Let me just begin with this. Just, seriously, take my advice and order the House Sharer. This eclectic collection of heavenly tastes left no sweet tooth in my head wanting. The creamy cheesecake, the rich, perfectly textured brownie, the subtle zest of the lemon tart, the ideal bodied Bourbon vanilla ice cream and those strawberries, drenched with an angelic sauce, tasted and felt just as strawberries should be. It was utterly enchanting, and we powered through each bite despite the sensation of becoming more food than man.
When all was said and devoured John found us again and asked us how it was. If smiles could talk he would have got the message, but for clarifications sake we thanked him and his incredible staff for the rich dining experience we had just enjoyed. He seemed genuinely relieved that we’d had a good time, and before leaving we shared another word or two with him. He said that he’d wanted to bridge the divide between ‘pub food’ and ‘fine dining’ at The Prince of Wales, and I can honestly say that that was exactly the type of meal I’d just enjoyed. It didn’t just extend to the food either, as the staff had portrayed a professional front rarely found in most restaurants. They had struck that hard balance between seeming cold and scarily attentive. They had quickly taken our orders with a smile, swiftly brought them to us, left us with our space to enjoy our meals and came back just as the next course was on our minds. Partnered with the cosy atmosphere, and, frankly, the awesome drinks selection I doubted he had anything to worry about, since he was already on his way to establishing The Prince of Wales in his image.

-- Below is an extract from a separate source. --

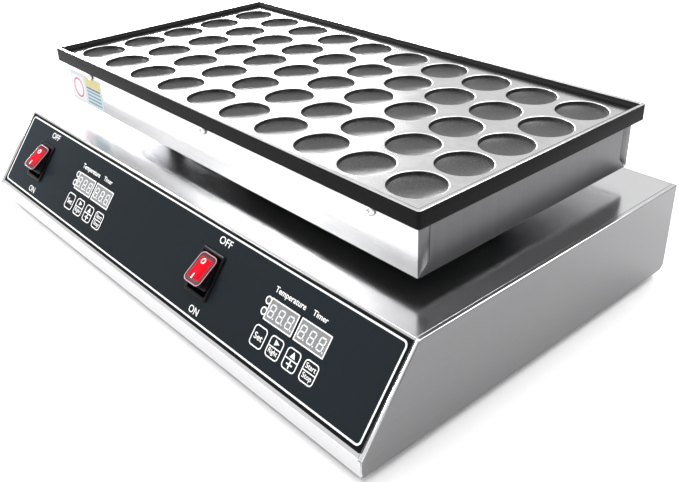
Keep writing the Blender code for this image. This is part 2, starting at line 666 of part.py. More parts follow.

The price for the night was modest as well, particularly since we’d drank our fair share of various martinis, which suggested to me that if any diner were to come simply for a nice meal and a drink or two they’d be more than happy with their final bill, and that’s not even taking into account the Gourmet Society discount. With that in mind I can confidently say that The Price of Wales is somewhere truly special in Sheffield, offering a delightful dining experience for every gourmet from every walk of life.